Um impacto negativo sentido, também, na rotina das gémeas Alexandra e Catarina Melo, de 14 anos, atletas de voleibol do Vitória Sport Clube, em Guimarães. Antes da pandemia, tinham quatro treinos semanais com a duração de duas horas cada. Passaram a ter um ou dois treinos presenciais. com a duração de um hora e alguns por videoconferência e, agora, voltam a uma paragem total. As irmãs confessam-se "tristes e desmotivadas pela falta de treinos e jogos de competição com outras equipas". Também sentem que não estão "a progredir a nível técnico".
A mãe, Elizabeth Pires, enfermeira, acredita que o problema ultrapassa a falta de treinos e de competição e se sente, também, nas atividades paralelas: "Havia muitos momentos de partilha, lanches e festas de Natal, Carnaval e pequenos retiros em que conheciam outras jovens como elas, de outras localidades, que partilham o gosto pelo voleibol e infelizmente devido à covid, tudo isso ficou em standby.

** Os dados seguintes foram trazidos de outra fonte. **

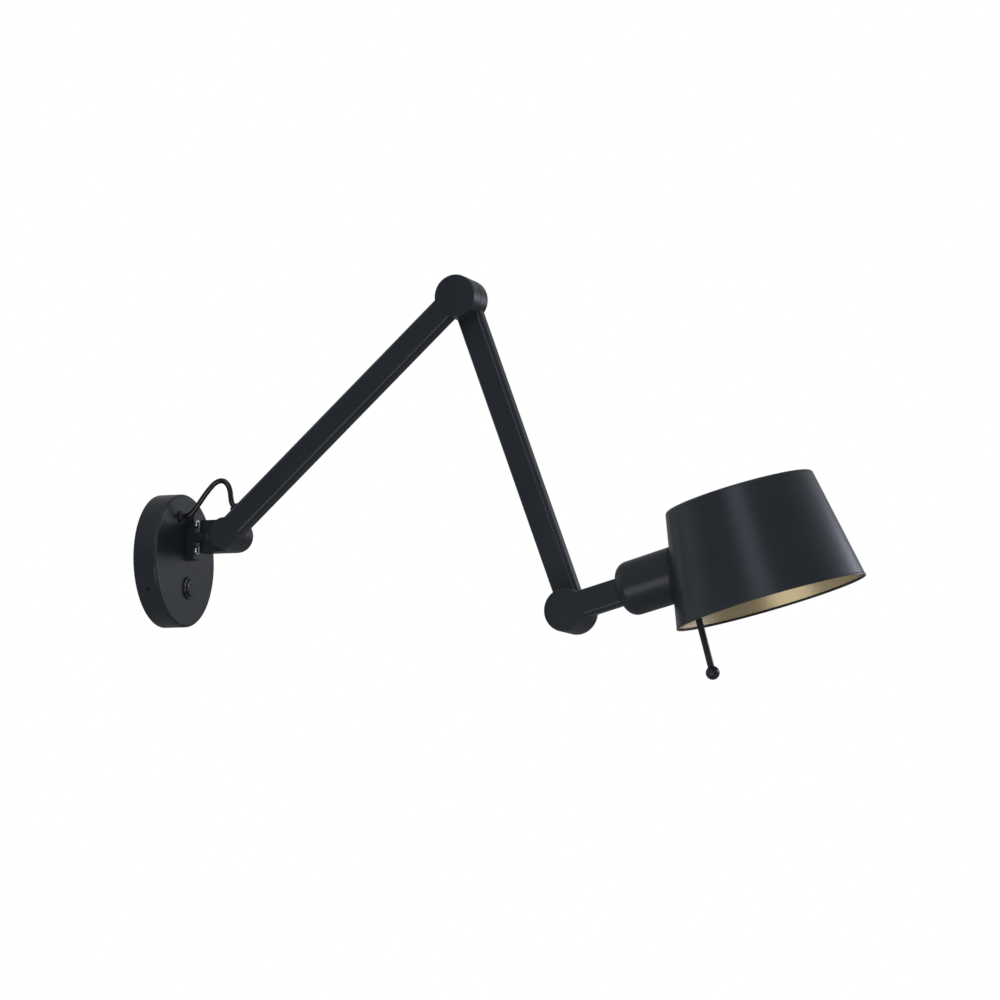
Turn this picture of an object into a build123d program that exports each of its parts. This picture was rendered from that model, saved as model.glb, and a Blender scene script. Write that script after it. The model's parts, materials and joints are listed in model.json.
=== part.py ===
from build123d import *
import os
from math import cos, pi, radians, sin, sqrt, tan

# Articulating wall lamp, in millimetres.
# The wall is the plane X = 0, +X points out of it and +Z up. The origin is the centre of the
# canopy on the wall. The arms lie in two layers: the front layer is at -Y, the rear one at +Y,
# and they meet at Y = 0.

# ---- driving dimensions -----------------------------------------------------------------------

# canopy and bracket
CANOPY_R = 60.0
CANOPY_DEPTH = 22.0
CANOPY_WALL = 1.2
CANOPY_EDGE_R = 2.2
BRACKET_R = 54.0
BRACKET_T = 1.5
TAB_T = 1.8
TAB_WIDTH = 14.0
TAB_DEPTH = 16.0
CABLE_HOLE_R = 12.0
WALL_SLOT_SPACING = 80.0
WALL_SLOT_R = 2.6
WALL_SLOT_LENGTH = 12.0
GRUB_ANGLES = (90, 210, 330)
GRUB_X = 11.0
GRUB_R = 2.0

# terminals on the bracket
BLOCK_Y = -28.0
BLOCK_WIDTH = 20.0
BLOCK_HEIGHT = 32.0
BLOCK_DEPTH = 15.0
POLE_PITCH = 10.0
EARTH_Y = 36.0

# push button
BUTTON_Y = 6.0
BUTTON_Z = -24.0
BEZEL_R = 10.3
BEZEL_T = 2.2
COLLAR_R = 9.0
BUTTON_R = 7.8
BUTTON_PROUD = 1.7
STEM_R = 2.0

# swivel on the canopy
SWIVEL_X = 40.5
SWIVEL_Y = 8.4
BASE_WIDTH = 12.8
BASE_HEIGHT = 41.0
BASE_T = 7.0
TONGUE_T = 7.7
YOKE_SLOT = 8.7
YOKE_R = 8.1
PIN_R = 3.0
BASE_SCREW_Z = 12.0
SCREW_R = 2.0
SCREW_HEAD_R = 4.0
SCREW_HEAD_T = 2.0

# cable gland and the cord loop
GLAND_Y = -11.9
GLAND_Z = 38.9
GLAND_R = 5.25
GLAND_T = 2.4
GLAND_NOSE = 1.6
CORD_R = 2.45
GLAND_THREAD_R = 3.8
GROMMET_U = 21.5
GROMMET_R = 4.6
GROMMET_NECK_R = 3.2
GROMMET_T = 2.2

# the three friction pivots and the arms
WALL_PIVOT_X = 67.1
WALL_PIVOT_Z = 21.9
ARM_LENGTH = 300.0
ARM_1_ANGLE = 42.55
ARM_2_ANGLE = -69.28
HEAD_ANGLE = 15.41
HUB_R = 19.0
SMALL_HUB_R = 14.5
HUB_FACE = 0.3
HUB_OUT = 16.5
HUB_WALL = 2.5
HUB_FLOOR = 4.5
BOSS_R = 6.0
BOLT_R = 3.0
BOLT_HEAD_R = 5.4
BOLT_HEAD_T = 4.0
BOLT_SOCKET_R = 2.9
BOLT_SOCKET_DEPTH = 2.2
BOLT_TIP = 11.5
SPRING_STACK = 1.45
CAP_SEAT = 2.6
CAP_T = 2.0
RING_SEAT = 1.5
RING_SEAT_WALL = 1.45
RING_WIDTH = 2.8
RUN_FIT = 0.05
ARM_WIDTH = 23.0
ARM_INNER_FACE = 1.5
ARM_EDGE_R = 4.0
HUB_EDGE_R = 1.0
HUB_MATE_R = 0.6
TUBE_WALL = 1.5
LEAD_R = 2.4
LEAD_OFFSET = 10.5

# head stub and cup; s runs along the cup's axis from the head pivot
CUP_OFFSET = 1.03
STUB_WIDTH = 24.0
STUB_END = 52.0
CUP_START = 52.4
CUP_R = 24.0
CUP_TAPER = 0.35
CUP_BACK_R = 11.0
CUP_WALL = 1.5
NIPPLE_R = 4.0
NIPPLE_BORE_R = 3.0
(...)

Também Simão Santos, de 12 anos, da Geração Talentos Benfica, de Chaves, já não pode "jogar à bola". "Tinha sido chamado à seleção distrital de sub-12 e o facto de não ter jogos de competição mexeu um pouco com ele", explica a mãe, Marisa Santos.
Os principais desportos coletivos registam, esta época, uma diminuição de 78,4% no número de atletas federados inscritos, mas Simão Santos, apesar de se sentir "triste", não faz parte dessa lista.
António Carlos Rodrigues, Fundador e CEO da empresa ACR"SOCCER, não tem, nos atletas que representa, qualquer desistência. "É normal, pois os nossos atletas já têm contratos de formação com os clubes e aí a ligação é muito mais profunda, mas agora que voltámos à estaca zero, os miúdos quase têm a certeza de que já não dá para salvar a época. A Federação Portuguesa de Futebol tinha arranjado um campeonato para os sub-21 que também foi cancelado. Os miúdos estão muito tristes e os que estão deslocados vão regressar às suas casas e terão aulas à distância. Os clubes já decidiram que será assim para os que estão longe das suas famílias. Para os mais velhos, de 17/18 anos é ainda mais difícil. Já namoram, por exemplo, e já construíram uma vida longe de casa", explica.
António Carlos Rodrigues refere ainda estar a ter "trabalho a dobrar", com " apoio psicológico aos atletas" para o qual não estava preparado. "Isto pode hipotecar o futuro desportivo de muitos atletas. Têm de manter o foco e ter muita resiliência, mas não é fácil quando falamos em crianças e adolescentes", conclui.